A good place to start checking for information to help you decide what salary to offer is Indeed, the recruitment website. They offer information on the average salary for various professions, and you can also check out other current job adverts to get a guide.

Finding the right person

Finding the right person is the greatest challenge. It is a good idea to ask your network of colleagues for any recommendations and also to keep you in mind if they hear of a Medical PA looking for a new role.

You can engage a recruitment consultant to help manage the process for you and this is the best option if you have limited time. It is important to choose a recruiter who has direct experience of recruiting Medical PAs in private practice. You will normally be charged a percentage of salary and the terms will provide some back up if your new candidate does not work out in the first three months of working in the role.

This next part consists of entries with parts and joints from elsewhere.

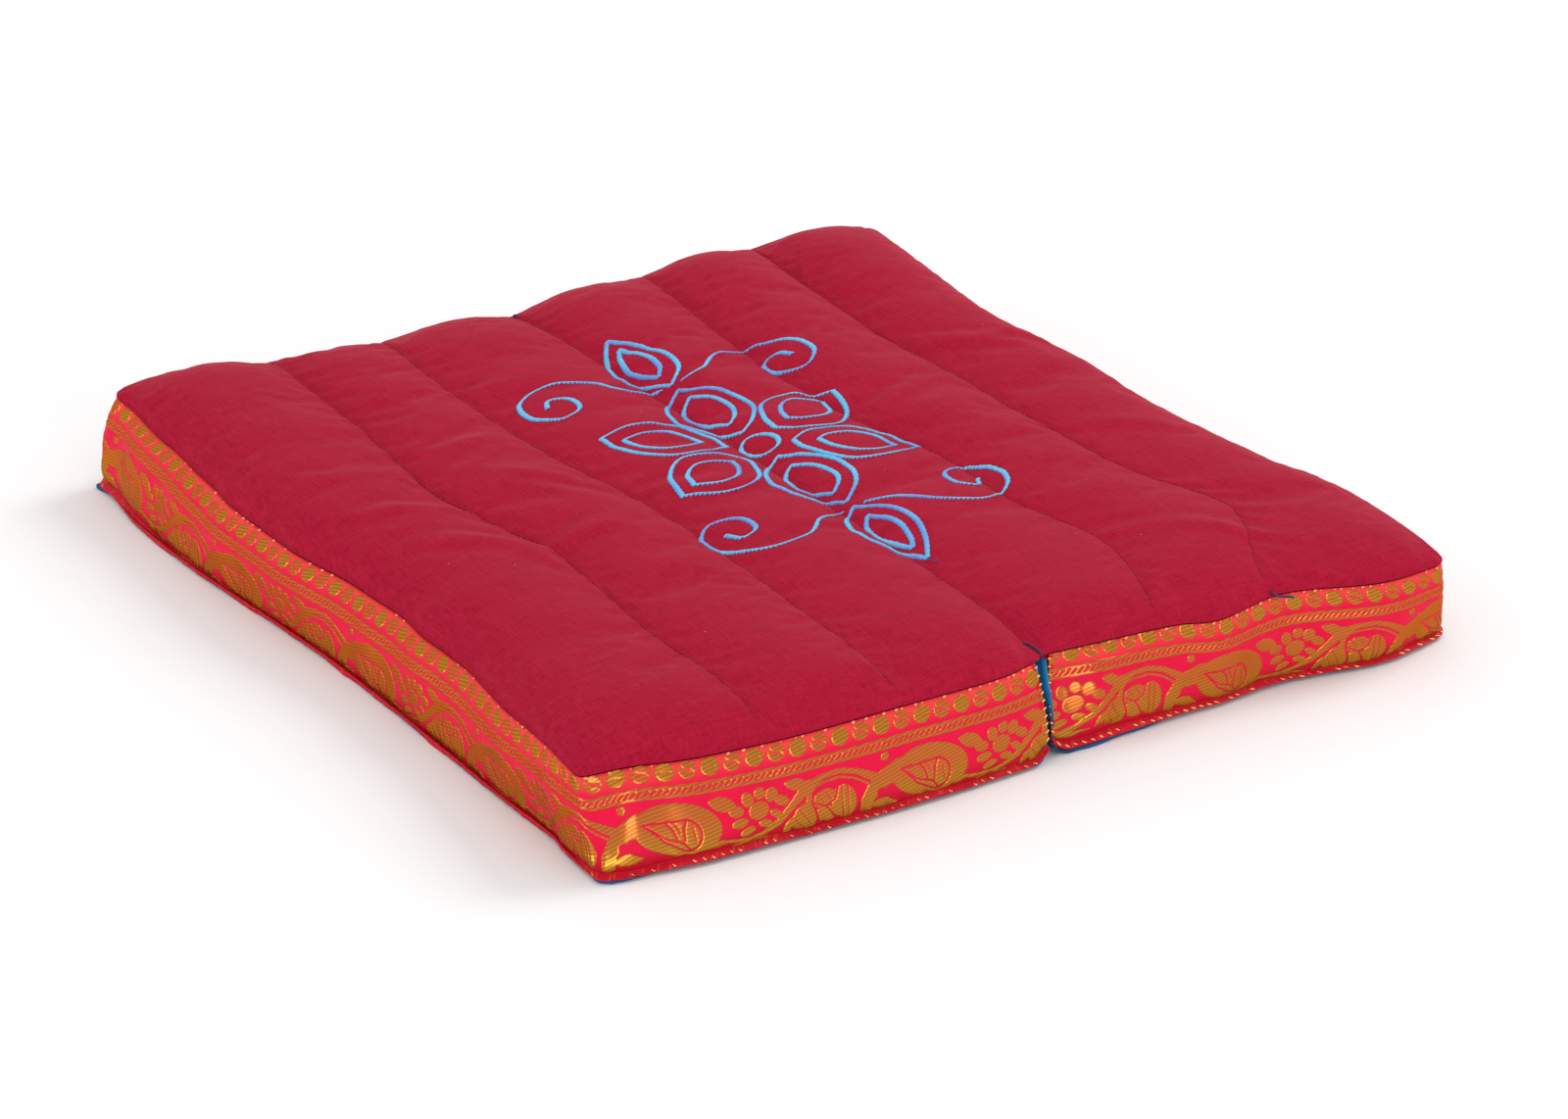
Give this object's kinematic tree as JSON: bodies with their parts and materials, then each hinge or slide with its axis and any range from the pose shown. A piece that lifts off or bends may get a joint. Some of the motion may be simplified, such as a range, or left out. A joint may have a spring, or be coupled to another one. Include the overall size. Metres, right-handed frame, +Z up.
{
  "type": "folding yoga cushion",
  "caption": "Square folding floor cushion in two filled, channel-stitched halves under one top panel, with woven side bands and a plain base, opened flat.",
  "frame": {"origin": "middle of the cushion's outline, on the floor it lies on", "axes": "+Z up; the fold between the halves runs along Y close to X = 0; -Y is the near side in the picture and +X the right half"},
  "size_m": [0.4009, 0.4113, 0.0532],
  "materials": {
    "crimson_cotton": "matt crimson plain-weave cotton, sewn in channels over the filling",
    "brocade_band": "satin pink ribbon with a woven metallic gold border pattern",
    "blue_cotton": "matt blue plain-weave cotton"
  },
  "bodies": {
    "root": {"cushion": "crimson_cotton", "band_left": "brocade_band", "band_right": "brocade_band", "base_left": "blue_cotton", "base_right": "blue_cotton"}
  },
  "joints": []
}
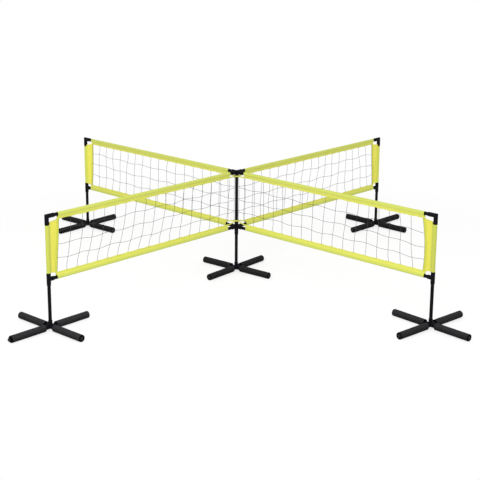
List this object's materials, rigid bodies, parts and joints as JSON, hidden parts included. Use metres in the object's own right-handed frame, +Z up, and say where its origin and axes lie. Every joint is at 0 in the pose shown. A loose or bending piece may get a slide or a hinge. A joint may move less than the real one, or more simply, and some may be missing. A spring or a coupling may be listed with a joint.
{
  "type": "volleyball net on poles",
  "caption": "Free-standing four-way ball net: nets in fabric sleeves on black tube posts, joined at a centre post, each post in a turning cross base with foam-covered legs.",
  "frame": {"origin": "on the floor under the centre post's axis", "axes": "+Z up along the posts; the nets run from the centre post along +X (east), +Y (north), -X (west) and -Y (south)"},
  "size_m": [4.5005, 4.4816, 0.8451],
  "materials": {
    "black_plastic": "satin",
    "black_tube": "satin",
    "foam": "matte",
    "lime_fabric": "matte",
    "net_cord": "matte"
  },
  "bodies": {
    "frame": {"centre_lower_pole": "black_tube", "east_lower_pole": "black_tube", "north_lower_pole": "black_tube", "west_lower_pole": "black_tube", "south_lower_pole": "black_tube", "centre_upper_pole": "black_tube", "east_upper_pole": "black_tube", "north_upper_pole": "black_tube", "west_upper_pole": "black_tube", "south_upper_pole": "black_tube", "top_cross": "black_plastic", "bottom_cross": "black_plastic", "east_elbow": "black_plastic", "north_elbow": "black_plastic", "west_elbow": "black_plastic", "south_elbow": "black_plastic", "east_tee": "black_plastic", "north_tee": "black_plastic", "west_tee": "black_plastic", "south_tee": "black_plastic", "east_top_rail": "black_tube", "north_top_rail": "black_tube", "west_top_rail": "black_tube", "south_top_rail": "black_tube", "east_bottom_rail": "black_tube", "north_bottom_rail": "black_tube", "west_bottom_rail": "black_tube", "south_bottom_rail": "black_tube", "east_net": "net_cord", "north_net": "net_cord", "west_net": "net_cord", "south_net": "net_cord", "east_net_sleeves": "lime_fabric", "north_net_sleeves": "lime_fabric", "west_net_sleeves": "lime_fabric", "south_net_sleeves": "lime_fabric", "top_tape_ring": "lime_fabric", "bottom_tape_ring": "lime_fabric"},
    "centre_base": {"centre_hub": "black_plastic", "centre_leg_tubes": "black_tube", "centre_foam_sleeves": "foam", "centre_leg_caps": "black_plastic"},
    "east_base": {"east_hub": "black_plastic", "east_leg_tubes": "black_tube", "east_foam_sleeves": "foam", "east_leg_caps": "black_plastic"},
    "north_base": {"north_hub": "black_plastic", "north_leg_tubes": "black_tube", "north_foam_sleeves": "foam", "north_leg_caps": "black_plastic"},
    "west_base": {"west_hub": "black_plastic", "west_leg_tubes": "black_tube", "west_foam_sleeves": "foam", "west_leg_caps": "black_plastic"},
    "south_base": {"south_hub": "black_plastic", "south_leg_tubes": "black_tube", "south_foam_sleeves": "foam", "south_leg_caps": "black_plastic"}
  },
  "joints": [
    {"name": "centre_base_swivel", "type": "hinge", "parent": "frame", "child": "centre_base", "pos_m": [0, 0, 0], "axis": [0, 0, 1], "continuous": true},
    {"name": "east_base_swivel", "type": "hinge", "parent": "frame", "child": "east_base", "pos_m": [1.9, 0, 0], "axis": [0, 0, 1], "continuous": true},
    {"name": "north_base_swivel", "type": "hinge", "parent": "frame", "child": "north_base", "pos_m": [0, 1.9, 0], "axis": [0, 0, 1], "continuous": true},
    {"name": "west_base_swivel", "type": "hinge", "parent": "frame", "child": "west_base", "pos_m": [-1.9, 0, 0], "axis": [0, 0, 1], "continuous": true},
    {"name": "south_base_swivel", "type": "hinge", "parent": "frame", "child": "south_base", "pos_m": [0, -1.9, 0], "axis": [0, 0, 1], "continuous": true}
  ]
}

If you want to manage the recruitment process yourself (the DIY approach) then you will need to set aside time to manage the process.

The DIY recruitment approach

1. Job advert

Your first objective will be to advertise your role and you should look to websites such as Indeed to help you do this. You can place your job advert on Indeed and use their recruitment system to help you shortlist candidates, arrange interviews etc. There are also skills tests that you can introduce as part of the application process.

2. Promotion

If you are using social media channels such as Facebook, Instagram, and LinkedIn you can promote your job advert here to drum up more interest and this can make a huge difference.

3. Interviews

Once you have attracted a few candidates you will need to work through them and create your shortlist of those you want to offer an interview. I would recommend an initial video interview prior to offering the opportunity for a face-to-face interview.

4. Offer letter

When you have found your ideal Medical PA, you will need to formally offer the role in the form of an offer letter. In practice you will probably offer the position verbally either in person or by phone, but the letter formalises this.

Your employment offer letter expresses your intent to employ your Medical PA and should contain a brief summary of the main terms and conditions of the position. This will include details of start date, salary and benefits. You may make your offer contingent on certain conditions such as acceptable references and if the candidate does not meet these requirements, you are able to withdraw the offer.

5. References

In most cases it is advisable to ask for two references and, in a practice regulated by CQC this is essential. You may also need your Medical PA to provide a current DBS certificate (Disclosure and Barring Service).

6. Employment Contract

Your employment contract is your detailed offer of employment to follow the initial offer letter and must be signed by both employer and employee.

If this is your first employee you would be well advised to consult an HR specialist or employment lawyer to help draft your contract, although there are numerous template contracts available on the internet.

7. Start Date

Hopefully day one is the beginning of a long and successful employment that works well for you, your patients and your employee.

If your Medical PA is your first employee then you will need to consider your responsibilities as an employer including health and safety etc, but also in terms of HMRC and payroll.